The end result for the default DSL connection profile would be:
TTFB <= 250ms = A
250ms - 350ms = B
350ms - 450ms = C
450ms - 550ms = D
550ms = F
The actual times will be slightly more generous because these times don’t include the additional latency to get to the actual server which will be included in the actual grading (using the socket connect time).
Which is annoying as my CMS records the time it takes to generate a page, and that records them at 70ms. Now I need to find out where the other 140ms are coming from.
Least theres no more big red F staring me in the face!
Can you make the doc public for reading (or share the key points on the slides)?
I’m not arguing that it’s not important, just that it’s not universally true that combining resources will be faster. At the end of the day I hope that people pay more attention to the actual waterfalls than the grades themselves.

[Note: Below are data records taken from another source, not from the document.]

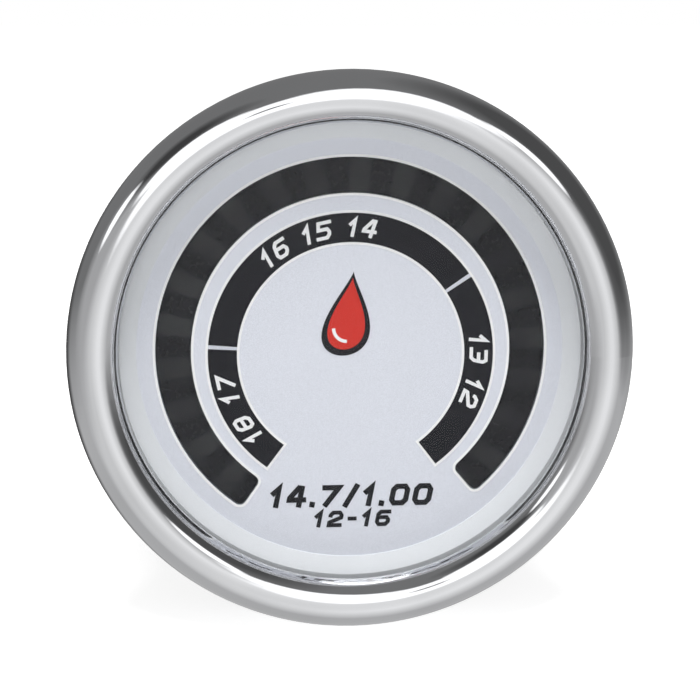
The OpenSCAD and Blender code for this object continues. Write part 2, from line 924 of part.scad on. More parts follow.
module nut_left() {
  color("silver") as_seen() translate([-stud_x, 0, 0]) nut();
}

module nut_right() {
  color("silver") as_seen() translate([stud_x, 0, 0]) nut();
}

bezel();
lens_gasket();
lens();
reveal_ring();
dial_plate();
zone_band();
arc_window();
led_baffle();
lean_leds();
stoich_leds();
rich_leds();
light_guide();
display_board();
board_spacers();
driver_board();
board_screws();
header_pins();
driver_chips();
capacitor();
voltage_regulator();
resistors();
diode();
brightness_trimmer();
lead_connector();
case();
lead_grommet();
mounting_studs();
lamp_socket();
lamp_bulb();
clamp_bracket();
lock_washers();
nut_left();
nut_right();
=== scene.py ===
"""Dresses the dashboard air and fuel ratio gauge and sets it in a small light tent.

A length is in metres unless its name ends in _mm, and an angle is in radians unless its name
ends in _deg. The dial faces -Y, +Z is up and the origin is on the gauge's axis, in the plane
where the bezel's back meets the panel.
"""

import logging
import math
from dataclasses import dataclass
from enum import Enum
from functools import partial
from typing import Callable, Iterator, Optional, Sequence

import bmesh
import bpy
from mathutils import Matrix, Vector


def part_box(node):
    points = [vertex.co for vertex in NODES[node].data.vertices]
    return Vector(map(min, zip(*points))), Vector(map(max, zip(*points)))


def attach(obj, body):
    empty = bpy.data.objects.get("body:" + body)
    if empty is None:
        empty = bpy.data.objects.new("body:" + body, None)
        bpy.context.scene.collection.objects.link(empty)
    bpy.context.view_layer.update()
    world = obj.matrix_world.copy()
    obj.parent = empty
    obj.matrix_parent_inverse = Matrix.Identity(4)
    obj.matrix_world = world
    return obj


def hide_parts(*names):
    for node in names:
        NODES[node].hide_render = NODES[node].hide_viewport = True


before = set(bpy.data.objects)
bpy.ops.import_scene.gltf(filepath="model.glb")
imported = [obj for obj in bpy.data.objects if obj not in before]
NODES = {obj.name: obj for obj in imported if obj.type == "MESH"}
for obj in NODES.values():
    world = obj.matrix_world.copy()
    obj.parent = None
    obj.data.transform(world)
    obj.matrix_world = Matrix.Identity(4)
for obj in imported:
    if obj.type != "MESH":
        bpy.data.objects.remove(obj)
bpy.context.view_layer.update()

LOG = logging.getLogger("gauge")

MM = 0.001
FULL_TURN = 2 * math.pi
SIX_OCLOCK_DEG = 270.0
GAUGE_BODY = "gauge"

Point = tuple[float, float]
Corner = tuple[float, float, float]
Colour = tuple[float, float, float, float]
Place = Callable[[float, float], Point]
Socket = bpy.types.NodeSocket

# The material of each finish by its name, so that pieces share it.
MADE: dict[str, bpy.types.Material] = {}


class Sum(Enum):
    """The sums that the finishes need from a Math node."""

    ADDED = "ADD"
    LESS = "SUBTRACT"
    TIMES = "MULTIPLY"
    SHARED = "DIVIDE"
    LARGER = "MAXIMUM"
    SMALLER = "MINIMUM"
    WHOLE = "ROUND"
    SIZE = "ABSOLUTE"
    BELOW = "LESS_THAN"
    HEADING = "ARCTAN2"
    ANGLE = "ARCCOSINE"


class Blend(Enum):
    """What a Mix node mixes: its data type, the numbers of its two inputs, and its output's."""

    NUMBERS = ("FLOAT", 2, 3, 0)
    COLOURS = ("RGBA", 6, 7, 2)


class Ray(Enum):
    """The kinds of light ray that a material can tell apart."""

    CAMERA = "Is Camera Ray"
    TRANSMISSION = "Is Transmission Ray"
    GLOSSY = "Is Glossy Ray"
    DIFFUSE = "Is Diffuse Ray"
    SHADOW = "Is Shadow Ray"


class Side(Enum):
    """The gauge's two sides as seen from the front, each with its sense along X."""

    LEFT = -1
    RIGHT = 1


def shade(red: float, green: float, blue: float) -> Colour:
    """Returns a full linear colour from its three parts."""
    return (red, green, blue, 1.0)


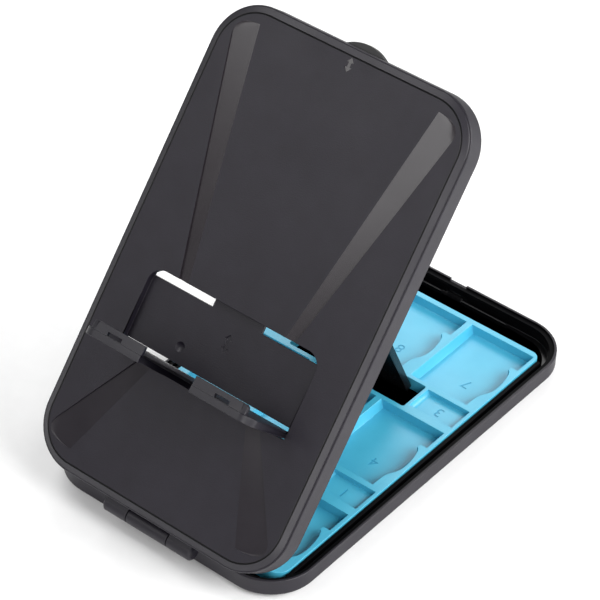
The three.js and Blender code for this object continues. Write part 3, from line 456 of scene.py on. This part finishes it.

Whoops… This Link should work. http://bit.ly/hKXBKB
Got it from Souders Twitter Stream.
Basically this guy has tested an artificial test page:
“A single 21 KB HTML document
26 image files totaling 1,789 KB
Five Javascript files totaling 554 KB
Eight style sheets totaling 43 KB
Total page weight of 2,407 KB
In other words, results not typical”
and then has measured the impact of 14 of the most common best practices, each on its own. Each practice was then put on a coordinate system with engineering effort / performance gain being the axis. And Concatenating JS and CSS pretty much got the biggest bang for your bucks. In this scenario. He didn’t write, though, what kind of network he tested this on.